Despite the fact that I was in contact with Thomas on a daily basis, we didn't receive his APA until two business days prior to the deadline for bids. There simply wasn't enough time to get our lawyers to review the document, circulate it to my team and complete it in time for submission to Pay By Touch. Some members of my team assumed this was by design (i.e. the conspiracy theorists in my group), while I simply assumed it was a matter of incompetence. This brings me to my thesis: 'Bankruptcy is inherently chaotic and as a result creates real opportunity for anyone willing to endure the process'. Thomas' sale process was broken and a result there was a good chance very few bidders would be willing to stay in the game resulting in a lower price.
We began digging into the business and we quickly realized that the asset value of the associated personal property (i.e. servers, networking equipment, computers and office equipment) was worth between $300,000 (quick and nasty sale) and $600,000 (current value based on recent ebay sales). Within two weeks we had a buyer willing to pay $475,000 for the equipment. With this information we began attempting to value the associated intellectual property (a lovely patent) ultimately finding an IP litigation boutique who suggested that (depending on the prosecution history) that they would buy litigation rights for the patent for $750,000 at a minimum. It wasn't my intent to immediately liquidate the equipment or sell off the litigation rights of the patent, but these data points helped me understand the minimum value of the assets ($1.2MM). One interesting data point was that Pay By Touch had bought ATMDirect in 2006 for approximately $8MM ($4MM in cash and the remainder in debt/stock).
Working under my two assumptions a) the process was broken and b) the assets were worth $1.2MM I spent my weekend marking up the debtor provided APA. I settled on a total bid of $1MM ($250K in cash and $750K in a 24 month note). My business plan allowed us to attempt to execute on the underlying business (there were significant risk factors) for up-to 24 months and ensured that if the business failed we would break even (on a cash basis, obviously our time would be lost). We were prepared to bid as much as $750,000 cash plus up-to $500,000 in debt for a total bid of $1.5MM (risking around $700K in cash at this price).
The day of the auction arrived and two other bidders were present. After several hiccups on the teleconference Thomas explained to us that the prevailing bid was $1MM cash. This was more cash than I had wanted to bid and after a few moments of consideration I told him we weren't interested in meeting the offer. I was disappointed, but I learned long ago not to bid on emotion. The two remaining bidders remained and Thomas terminate our connection to the conference bridge. To our shock and dismay on Monday we learned from the debtor that the prevailing bidder paid $600,000 cash for the business.
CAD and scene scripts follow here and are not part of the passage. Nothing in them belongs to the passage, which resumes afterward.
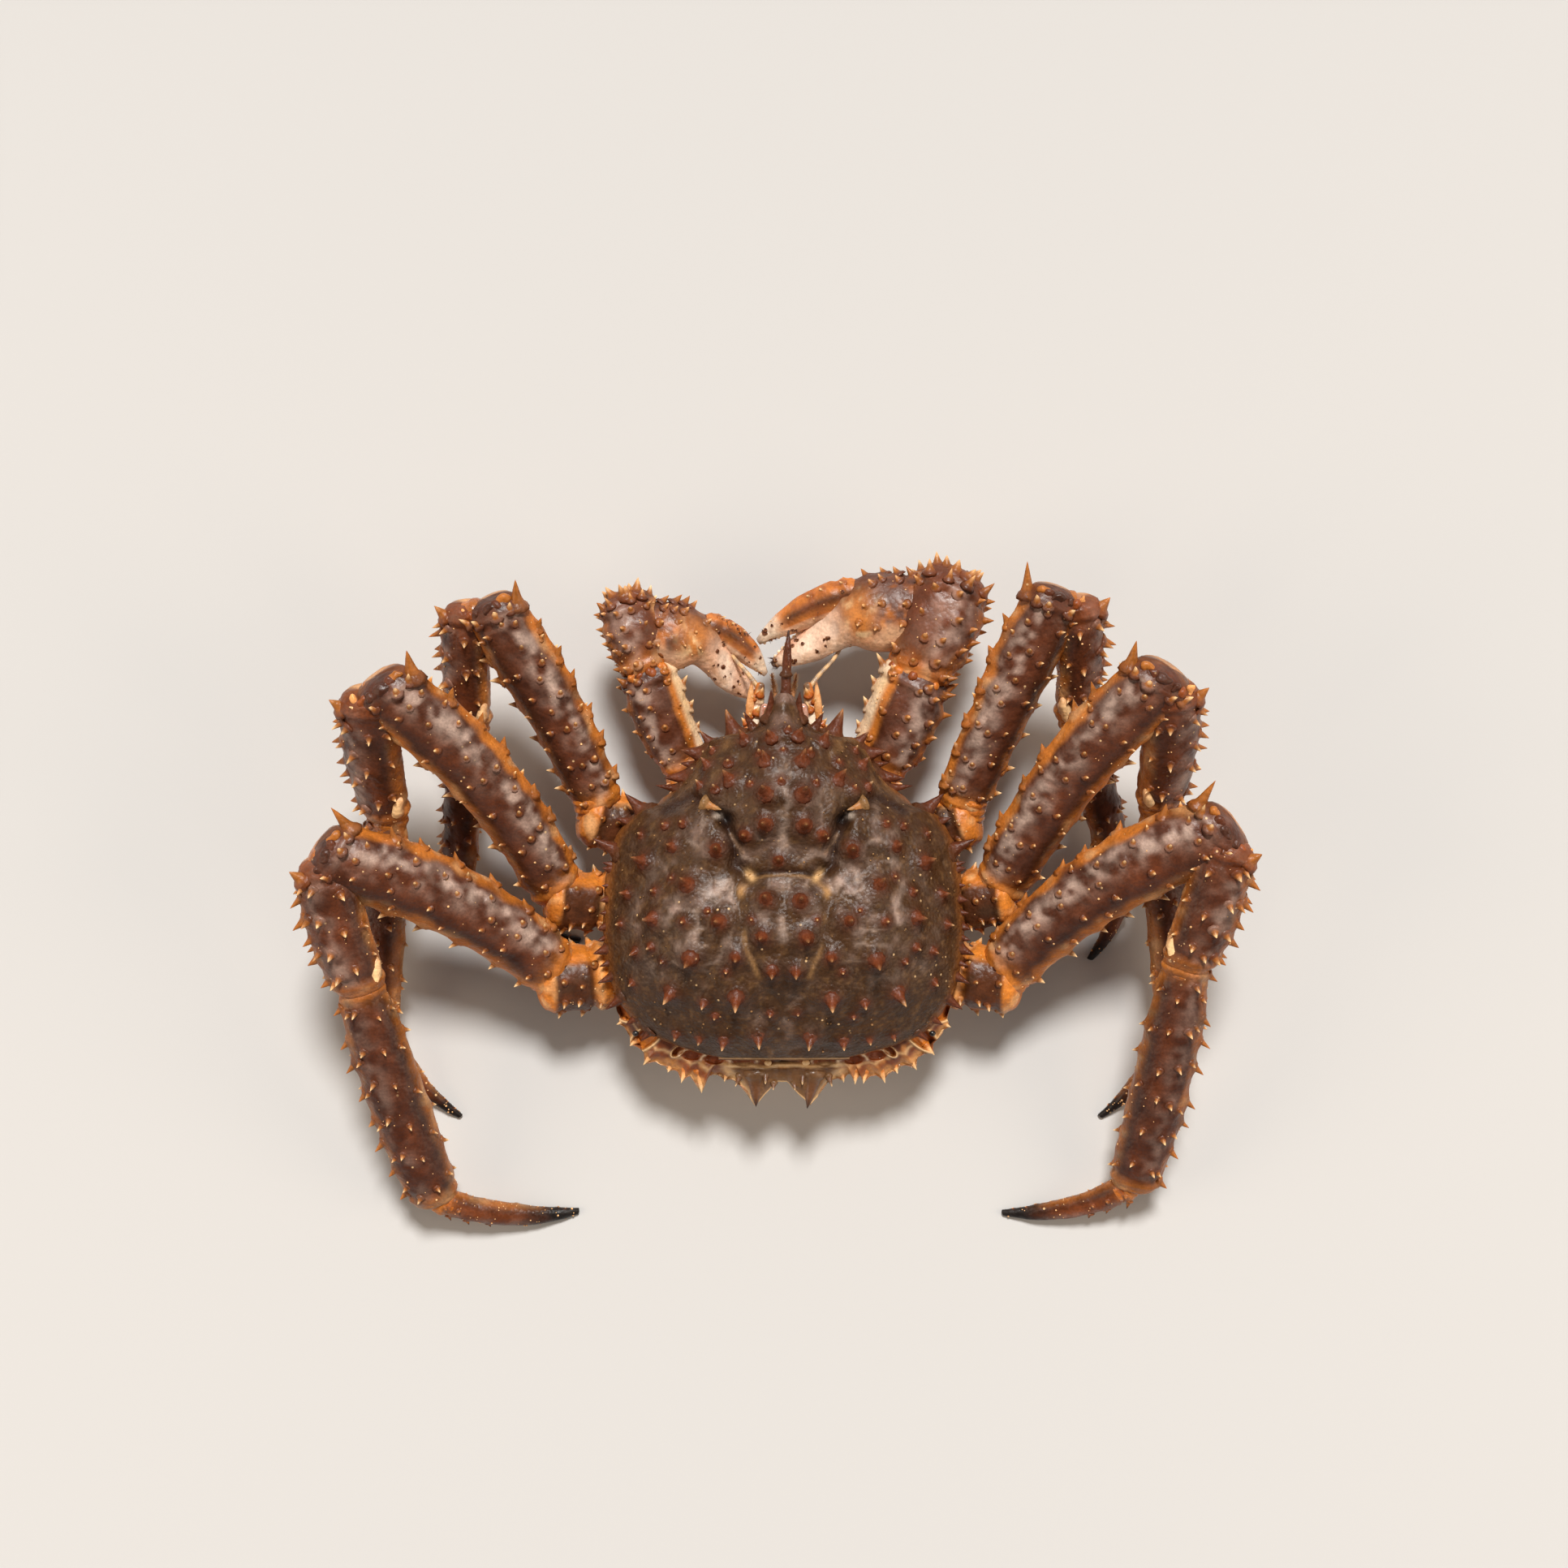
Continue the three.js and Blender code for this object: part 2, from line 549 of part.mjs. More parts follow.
for (const [side, claw] of Object.entries(CLAWS)) {
  const { root, base, elbow, wrist, heel, front, fixedTip, fingerRoot, fingerTip, widths } = claw;
  const stout = { rings: 5, blunt: 0.65 };
  const slim = { bow: 3, rings: 5, sides: 8 };
  const hip = clawSegment(root, base, FACE, widths.hip, 0.85, { rings: 4 });
  const merus = clawSegment(base, elbow, FACE, widths.merus, 0.8, { bow: 2, rings: 6 });
  const carpus = clawSegment(elbow, wrist, FACE, widths.carpus, 0.85, stout);
  const palm = clawSegment(heel, front, FACE, widths.palm, 0.72, { ...stout, bow: 1.5 });
  const fixed = clawSegment(front, fixedTip, fingerTip, widths.finger, 0.85, slim);
  const finger = clawSegment(fingerRoot, fingerTip, fixedTip, widths.finger, 0.85, slim);
  addNode(`claw_${side}_hip`, (grow) => [hip.body(grow)], LOOKS.joint);
  addNode(`claw_${side}_merus`, (grow) => {
    return [merus.body(grow), ...merus.spines(CLAW_SPINES.merus, grow)];
  }, LOOKS.leg);
  addNode(`claw_${side}_carpus`, (grow) => {
    return [carpus.body(grow), ...carpus.spines(CLAW_SPINES.carpus, grow)];
  }, LOOKS.leg);
  addNode(`claw_${side}_palm`, (grow) => {
    return [palm.body(grow), fixed.body(grow), ...palm.spines(CLAW_SPINES.palm, grow)];
  }, LOOKS.leg);
  addNode(`claw_${side}_finger`, (grow) => [finger.body(grow)], LOOKS.joint);
}

// Face: eyes on short stalks, feelers and outer mouthparts

for (const [side, sign] of [["left", 1], ["right", -1]]) {
  const at = ([x, y, z]) => new THREE.Vector3(sign * x, y, z);
  const inside = at([0, -60, 40]);
  const usual = { inside, depth: 0.9, rings: 3, sides: 6 };
  const part = (start, end, widths, options = {}) => {
    return new Segment({ ...usual, start: at(start), end: at(end), widths, ...options });
  };
  const stalk = part([8, -70, 45], [9.5, -80, 50], [5, 5, 5.5]);
  const cornea = part([9.5, -78, 49], [10.5, -84.5, 52], [5.5, 7.2, 7, 4.5], { blunt: 0.6 });
  addNode(`eye_${side}`, (grow) => [stalk.body(grow), cornea.body(grow)], LOOKS.eye);
  const peduncle = part([15, -68, 40], [10.5, -94, 46], [9, 8, 7, 5.5], { rings: 4 });
  const whip = part([10.5, -92, 46], [24, -109, 38], [2.4, 2, 2], { rings: 2, sides: 4 });
  const whipEnd = part([24, -108.5, 38], [38, -140, 14], [2, 1.6, 1.2], { rings: 3, sides: 4, bow: 3 });
  addNode(`antenna_${side}`, (grow) => {
    return [peduncle.body(grow), whip.body(grow), whipEnd.body(grow)];
  }, LOOKS.pale);
  const antennule = part([3.5, -70, 44], [4, -90, 44], [4.5, 3.5, 2.5], { rings: 2, sides: 4 });
  const brush = part([4, -89.5, 44], [5.5, -99, 51], [2.4, 2.6, 1.2], { rings: 2, sides: 4 });
  addNode(`antennule_${side}`, (grow) => [antennule.body(grow), brush.body(grow)], LOOKS.pale);
  const mouthArm = part([14, -48, 22], [12, -76, 27], [13, 12, 10], { rings: 4 });
  const mouthHand = part([12, -75, 27], [5, -86, 15], [9, 7, 4.5], { rings: 2 });
  addNode(`maxilliped_${side}`, (grow) => [mouthArm.body(grow), mouthHand.body(grow)], LOOKS.pale);
}

// Walking legs

const FLOOR_SPAN = 600; // block under the floor that flattens whatever reaches it
function floorBlock() {
  const block = new THREE.BoxGeometry(FLOOR_SPAN, FLOOR_SPAN, FLOOR_SPAN / 10);
  block.translate(0, 0, -FLOOR_SPAN / 20);
  return solidFrom(block);
}

for (const [name, leg] of Object.entries(LEGS)) {
  const [root, hip, base, knee, bend] = [leg.root, leg.hip, leg.base, leg.knee, leg.bend].map(vec);
  const [wrist, ankle, tip] = [leg.wrist, leg.ankle, leg.tip].map(vec);
  const merusMiddle = new THREE.Vector3().lerpVectors(base, knee, 0.5);
  const courses = {
    hip: { start: root, end: hip, inside: knee, rings: 3, sides: 8 },
    merus: { start: base, end: knee, inside: ankle, rings: 6 },
    carpus: { start: bend, end: wrist, inside: merusMiddle, rings: 5 },
    propodus: { start: wrist, end: ankle, inside: merusMiddle, rings: 5, sides: 8 },
    dactyl: { start: ankle, end: tip, inside: wrist, rings: 5, sides: 7 },
  };
  for (const [part, course] of Object.entries(courses)) {
    const segment = new Segment({
      ...course, widths: LEG_WIDTHS[part][leg.size], depth: LEG_DEPTH[part], bow: LEG_BOW[part] ?? leg.bow,
    });
    const look = part === "hip" ? LOOKS.joint : part === "dactyl" ? LOOKS.tip : LOOKS.leg;
    addNode(`leg_${name}_${part}`, (grow) => {
      const pieces = [segment.body(grow), ...segment.spines(LEG_SPINES[part], grow)];
      return part === "dactyl" ? [union(pieces).subtract(floorBlock())] : pieces;
    }, look);
  }
}

export default crab;
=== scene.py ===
"""Red king crab: its looks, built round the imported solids. Lengths are millimetres until a mesh is made."""

import itertools
import math

import bpy
import numpy as np
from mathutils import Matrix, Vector


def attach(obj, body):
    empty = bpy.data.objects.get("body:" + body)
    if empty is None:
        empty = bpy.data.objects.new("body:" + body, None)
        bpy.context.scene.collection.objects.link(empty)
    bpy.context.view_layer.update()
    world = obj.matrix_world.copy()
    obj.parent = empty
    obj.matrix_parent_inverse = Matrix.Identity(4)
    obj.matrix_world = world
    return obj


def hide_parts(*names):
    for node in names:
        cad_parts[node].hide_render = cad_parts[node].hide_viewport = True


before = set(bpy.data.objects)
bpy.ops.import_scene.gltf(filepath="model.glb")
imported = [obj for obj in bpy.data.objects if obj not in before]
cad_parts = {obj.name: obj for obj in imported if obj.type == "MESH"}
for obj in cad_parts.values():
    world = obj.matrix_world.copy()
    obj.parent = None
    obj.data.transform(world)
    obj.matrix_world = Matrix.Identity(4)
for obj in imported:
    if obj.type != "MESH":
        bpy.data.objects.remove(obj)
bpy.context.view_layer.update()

MM = 0.001
FLOOR_GAP = 0.05
rng = np.random.default_rng(20)

# Sizes of the body, the same as in the solids

# Sections of the carapace from front to back: place, half width, heights of the ridge, margin and underside
SHELL_Y = [-89, -84.5, -78, -74.5, -72.4, -70.6, -66, -59.5, -50.5, -44, -41, -37.5, -33, -26,
           -18, -9, 2, 13, 24, 34, 43, 52, 59.5, 66, 69.5, 71]
SHELL_HALF = [3.2, 7.8, 10.6, 13.6, 18.5, 29, 36, 40, 46, 53.5, 57, 66, 70.5, 74.5,
              77, 78.5, 79.5, 80.5, 80, 78, 75.5, 69.5, 62.5, 49, 36, 29]
SHELL_RIDGE = [66, 67, 69, 71, 72.4, 74, 77, 80, 83.5, 85, 85, 85, 84.5, 83.5,
               82.5, 83, 86, 86.5, 85.5, 83, 79.5, 74.5, 69.5, 63.5, 60, 58]
SHELL_MARGIN = [62, 60, 57, 54.5, 52.6, 51, 50, 49.5, 49, 48.5, 48, 47.5, 47, 47,
                46.5, 46, 46, 46, 46, 46, 46.5, 47, 48, 49.5, 51, 52]
SHELL_UNDER = [59, 56, 52, 47, 43, 39, 36, 36, 36, 36, 36, 36, 36, 36,
               36, 36, 36, 36, 36, 36, 36, 36, 36, 36, 37, 38]
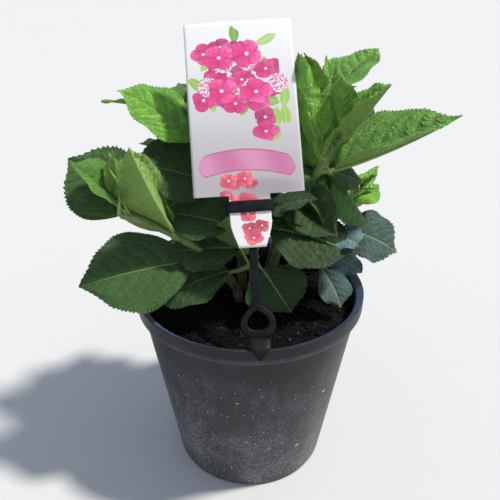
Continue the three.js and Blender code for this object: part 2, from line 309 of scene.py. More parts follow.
# One piece from many shapes. Each shape has a cell of its own in the map that the finish is baked to.
def makePiece(name, shapes, material, replaced=(), mapped=True):
    points, quads, tris, quadUv, triUv, flat = [], [], [], [], [], []
    marks = {}
    first = 0
    across = math.ceil(math.sqrt(len(shapes)))
    for number, shape in enumerate(shapes):
        size = len(shape["points"])
        points.append(shape["points"])
        quads.append(shape.get("quads", np.zeros((0, 4), int)) + first)
        tris.append(shape.get("tris", np.zeros((0, 3), int)) + first)
        flat.append(shape.get("flat", np.zeros(len(quads[-1]), bool)))
        if mapped:
            cell = np.array([number % across, number // across]) / across
            quadUv.append(shape.get("quadUv", np.zeros((0, 4, 2))) * 0.97 / across + cell)
            triUv.append(shape.get("triUv", np.zeros((0, 3, 2))) * 0.97 / across + cell)
        for key, value in shape.get("marks", {}).items():
            marks.setdefault(key, []).append(np.broadcast_to(value, (size, 3)))
        first += size
    quads, tris = np.vstack(quads), np.vstack(tris)
    mesh = bpy.data.meshes.new(name)
    mesh.from_pydata((np.vstack(points) * mm).tolist(), [], quads.tolist() + tris.tolist())
    sharp = np.concatenate([np.concatenate(flat), np.zeros(len(tris), bool)])
    mesh.polygons.foreach_set("use_smooth", ~sharp)
    if mapped:
        layer = mesh.uv_layers.new(name="OFBake")
        corners = np.vstack([np.vstack(quadUv).reshape(-1, 2), np.vstack(triUv).reshape(-1, 2)])
        layer.data.foreach_set("uv", corners.astype(np.float32).ravel())
    for key, values in marks.items():
        layer = mesh.attributes.new(key, "FLOAT_VECTOR", "POINT")
        layer.data.foreach_set("vector", np.vstack(values).astype(np.float32).ravel())
    mesh.update()
    mesh.materials.append(material)
    piece = addObject(name, mesh)
    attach(piece, "root")
    if replaced:
        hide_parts(*replaced)
    print(name, len(quads) * 2 + len(tris), "triangles")
    return piece


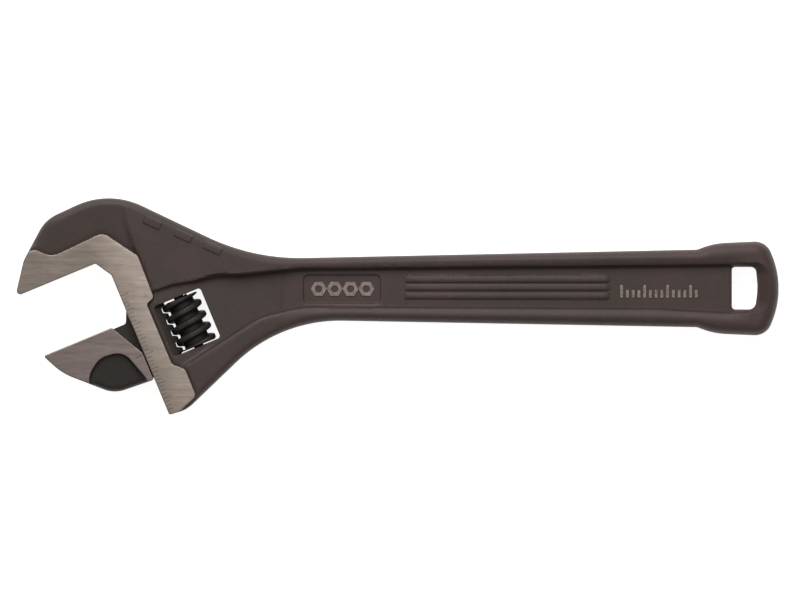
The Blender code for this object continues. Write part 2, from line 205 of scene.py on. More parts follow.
class Loop:
    """A closed outline in a flat frame, in millimetres."""

    def __init__(self, corners: Sequence[Corner], step: float, reach: float = 400.0) -> None:
        """Rounds the corners and splits the long runs.

        Args:
            corners: x, y and radius of each corner.
            step: the longest run between two points of the drawn line.
            reach: how far outside the outline its distance still matters.
        """
        self.turns = rounded(corners)
        self.step = step
        self.reach = reach
        self.points = self._spaced(step)

    def _spaced(self, step: float) -> np.ndarray:
        """Splits every run of the outline into equal lengths.

        Args:
            step: the longest of those lengths.

        Returns:
            The points, one row each.
        """
        rows = []
        for start, end in zip(self.turns, np.roll(self.turns, -1, axis=0)):
            count = max(1, math.ceil(np.linalg.norm(end - start) / step))
            rows.append(start + (end - start) * (np.arange(count) / count)[:, None])
        return np.vstack(rows)

    def distance(self, spots: np.ndarray) -> np.ndarray:
        """The distance of each spot from the outline, positive inside it.

        Args:
            spots: rows of x and y.

        Returns:
            One distance for each row. Spots further outside than the loop's reach get minus the reach.
        """
        found = np.full(len(spots), -self.reach)
        low = self.turns.min(0) - self.reach
        high = self.turns.max(0) + self.reach
        near = np.flatnonzero(((spots > low) & (spots < high)).all(1))
        starts = self.turns
        runs = np.roll(starts, -1, axis=0) - starts
        squares = (runs * runs).sum(1)
        for first in range(0, len(near), CHUNK):
            rows = near[first:first + CHUNK]
            part = spots[rows, None, :] - starts
            share = np.clip((part * runs).sum(2) / squares, 0.0, 1.0)
            gap = part - share[..., None] * runs
            length = np.sqrt((gap * gap).sum(2).min(1))
            up = part[..., 1] < 0
            crossed = up != (part[..., 1] < runs[:, 1])
            rise = np.where(runs[:, 1] == 0, 1.0, runs[:, 1])
            crossed &= part[..., 0] < runs[:, 0] * part[..., 1] / rise
            inside = crossed.sum(1) % 2 == 1
            found[rows] = np.where(inside, length, -np.minimum(length, self.reach))
        return found

    def ring(self, offset: float, step: float) -> np.ndarray:
        """Spots that run along the outline at one distance from it.

        Args:
            offset: the distance, positive inside the outline.
            step: the length between spots.

        Returns:
            The spots that really lie at that distance.
        """
        line = self._spaced(step)
        ahead = np.roll(line, -1, axis=0) - np.roll(line, 1, axis=0)
        ahead /= np.maximum(np.linalg.norm(ahead, axis=1), 1e-9)[:, None]
        side = np.stack([-ahead[:, 1], ahead[:, 0]], axis=1)
        best = np.empty((0, 2))
        for sign in (1.0, -1.0):
            spots = line + side * offset * sign
            true = np.abs(self.distance(spots) - offset) < 0.03 * abs(offset) + 0.01
            if true.sum() > len(best):
                best = spots[true]
        return best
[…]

The sale hearing had already occurred earlier in the day and as we had assumed Thomas had given us accurate information we had no reason to object to the sale. Had we known the sale went through at the $600K price we would have certainly objected to the sale.
This morning we discussed our options and instead of dragging the process out in court and objecting to the sale we have decided to move on as it is our understanding and belief that the prevailing buyer would have bid as much as $800,000 cash. This bid would have been higher than ours. The only damage seems to have been borne by the creditors. I am no expert, but within fourteen days I was able to secure buyers for key assets for a cash price of $1.2MM; however, after months of 'marketing' and tens of thousands of dollars in legal fees Thomas Lumsden was only able to recover half of that amount. What is wrong with this picture?
Everything, but at the end of the day the important thing to remember is that it is the very process that can create value for you as a buyer. Think about the motives of the parties involved. The seller (i.e. the debtor) is being run by employees who almost certainly don't have a future with the company. How concerned are they going to be with their duty to obtain the highest and best price for the creditors? Not very. Ironically, according to insiders at Pay By Touch, in this case the creditors hired FTI to sell off assets and agreed to pay them a percentage of the sale price. Anyone would assume that Thomas Lumsden would be more than interested in getting the highest and best price for the assets. Again, in this case it was KEY that we understand the motives of everyone involved. For example, I couldn't understand why Thomas wanted to draft the APA instead of having one of the bidders bear this cost. But it didn't take long to figure out that, the costs associated with the process are not deducted from his firm's commission. Secondly, by controlling the APA he was able to control the definitions, definitions that would dictate how much money he would make. Specifically, he defined the purchase price as not only the price paid by the buyer, but by the value of the 'assumed liabilities' (i.e. executory contracts such as the lease). Our fatal flaw was realizing this too late. In our APA we rejected almost all contracts of the seller (the most powerful feature of a 363 sale). We felt that we could negotiate new contracts on better terms. From Thomas' point of view, $600,000 plus the assumed liabilities was more valuable to HIM than $1.5MM without the assuming liabilities. Of course, from the secured creditors perspective, the $1.5MM would have been far more valuable as the assumed liabilities would have never come into play (i.e. none of them were secured).
Turns out the creditors are VERY aware that their interests aren't being protected. Just last week according to Nicholas Carlson, "On Friday, a party of creditors filed a restraining order with a court in Los Angeles to prevent management from "shutting down the operations of Pay By Touch Payment Solutions"- its main business."